Feb. 14 (Bloomberg) -- Russia’s central bank will probably leave borrowing costs unchanged for a 17th month as the ruble’s record drop frustrates efforts to relax monetary policy.
Bank Rossii will keep its one-week auction rate, the benchmark introduced in September, at 5.5 percent at a meeting in Moscow today, according to all 22 economists surveyed by Bloomberg. Policy makers may raise the cost to swap foreign currency into rubles, Morgan Stanley said in a Feb. 7 note.
Boxed in by above-target inflation and the slowest economic growth since 2009, policy makers led by Chairman Elvira Nabiullina are having to contend with capital outflows from emerging markets after a pullback in U.S. monetary stimulus. The central bank, which is preparing to allow the Russian currency to trade freely by 2015, is struggling to contain consumer-price growth at no more than 5 percent this year after overshooting its 5 percent to 6 percent range in 2013.
“While the high inflation rate doesn’t allow the central bank to cut the rate, political signals in favor of lower lending rates for companies don’t allow an increase,” Vladimir Tikhomirov, chief economist at Otkritie Financial Corp. in Moscow, said by phone.
The three-month MosPrime rate, which large Moscow banks say they charge one another, may rise 38 basis points, or 0.38 percentage point, in the next three months, according to forward-rate agreements tracked by Bloomberg. That’s a reversal from 18 basis points of reductions seen on Dec. 12, a day before the central bank last reviewed interest rates.
The ruble has lost 6.5 percent this year against the dollar, according to data compiled by Bloomberg, the worst performer among 24 emerging-market currencies except for Argentina’s peso. The central bank, which sold $7.8 billion and 586 million euros ($802 million) in January to stem the ruble’s decline, said yesterday that its international reserves shrank $8.7 billion in the week ending Feb. 7, the most in a month.
Central banks from India to Turkey raised interest rates in January to support their currencies as the U.S. Federal Reserve pushed ahead with plans to reduce monetary stimulus.
Nabiullina may not have that option after President Vladimir Putin asked the central bank last month to work on reducing rates on corporate loans. Russia should harness domestic sources to ignite growth, including cheaper credit to the economy, Putin said last year.

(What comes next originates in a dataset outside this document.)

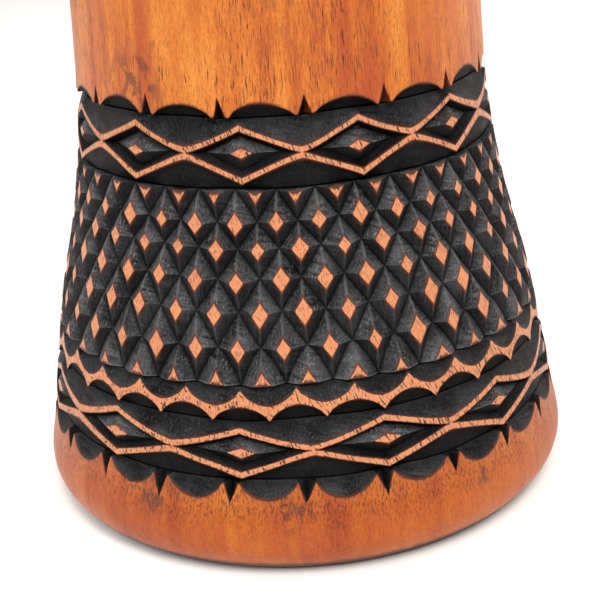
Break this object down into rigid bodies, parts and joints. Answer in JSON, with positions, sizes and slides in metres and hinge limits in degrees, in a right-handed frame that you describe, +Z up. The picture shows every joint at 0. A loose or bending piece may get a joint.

“Any hikes in rates to curb panic on the foreign-exchange market are highly unlikely, due to a sluggish economy and the central bank’s voiced tolerance of a more flexible ruble,” Vladimir Kolychev and Daria Isakova, economists at VTB Capital, said in a research note Feb. 12.
The economy of the world’s biggest energy exporter advanced 1.3 percent in 2013, decelerating for a fourth year as a slowdown in consumer spending failed to make up for declining investment and a drop in global demand for Russia’s commodity exports. The slump may extend through the first quarter, Deputy Economy Minister Andrei Klepach said Jan. 31.

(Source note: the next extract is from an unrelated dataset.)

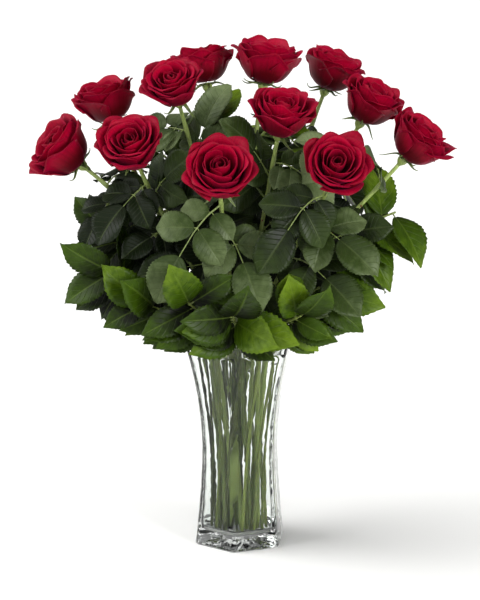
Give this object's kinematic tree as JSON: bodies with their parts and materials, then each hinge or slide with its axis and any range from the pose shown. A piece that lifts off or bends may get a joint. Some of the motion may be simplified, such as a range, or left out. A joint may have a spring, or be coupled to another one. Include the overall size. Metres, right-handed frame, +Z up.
{
  "type": "roses in a vase",
  "caption": "Long-stemmed red roses with salal greenery, spread in a dome above a waisted, flared six-sided clear glass vase of water.",
  "frame": {"origin": "centre of the vase's flat underside", "axes": "+Z up, -Y towards the side that the picture shows, +X to that side's right"},
  "size_m": [0.5026, 0.3309, 0.6098],
  "materials": {
    "vase_glass": "clear, polished, pressed",
    "water": "clear liquid",
    "rose_petal": "deep crimson, velvety matt",
    "rose_green": "grey-green, satin matt leaf",
    "salal_green": "fresh green, waxy leaf"
  },
  "bodies": {
    "root": {"vase": "vase_glass", "water": "water", "rose_stem_01": "rose_green", "rose_bloom_01": "rose_petal", "rose_stem_02": "rose_green", "rose_bloom_02": "rose_petal", "rose_stem_03": "rose_green", "rose_bloom_03": "rose_petal", "rose_stem_04": "rose_green", "rose_bloom_04": "rose_petal", "rose_stem_05": "rose_green", "rose_bloom_05": "rose_petal", "rose_stem_06": "rose_green", "rose_bloom_06": "rose_petal", "rose_stem_07": "rose_green", "rose_bloom_07": "rose_petal", "rose_stem_08": "rose_green", "rose_bloom_08": "rose_petal", "rose_stem_09": "rose_green", "rose_bloom_09": "rose_petal", "rose_stem_10": "rose_green", "rose_bloom_10": "rose_petal", "rose_stem_11": "rose_green", "rose_bloom_11": "rose_petal", "rose_stem_12": "rose_green", "rose_bloom_12": "rose_petal", "salal_spray_01": "salal_green", "salal_spray_02": "salal_green", "salal_spray_03": "salal_green", "salal_spray_04": "salal_green", "salal_spray_05": "salal_green", "salal_spray_06": "salal_green", "salal_spray_07": "salal_green", "salal_spray_08": "salal_green", "salal_spray_09": "salal_green", "salal_spray_10": "salal_green", "salal_spray_11": "salal_green", "salal_spray_12": "salal_green", "salal_spray_13": "salal_green", "salal_spray_14": "salal_green"}
  },
  "joints": []
}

Inflation has remained above the central bank’s target for 17 months, decelerating to 6.1 percent in January from a year earlier and from 6.5 percent in December.
A majority of Russians believes a weaker currency will affect their lives by increasing the cost of living and utility prices, according to a poll by the Public Opinion Foundation conducted Feb. 2 and published this week. The survey has a margin of error of no more than 3.6 percentage points.
Bank Rossii may use another instrument in its toolkit, increasing the rate on currency swaps, “but only if the ruble remains under heavy pressure,” according to Morgan Stanley. The regulator last changed its level in December 2012, reducing it by a quarter point to 6.5 percent.
“We now see a risk of higher inflation from foreign currency pass-through in the second half of the year, which may delay easing,” Morgan Stanley economists Jacob Nell and Alina Slyusarchuk said in a note Feb. 7.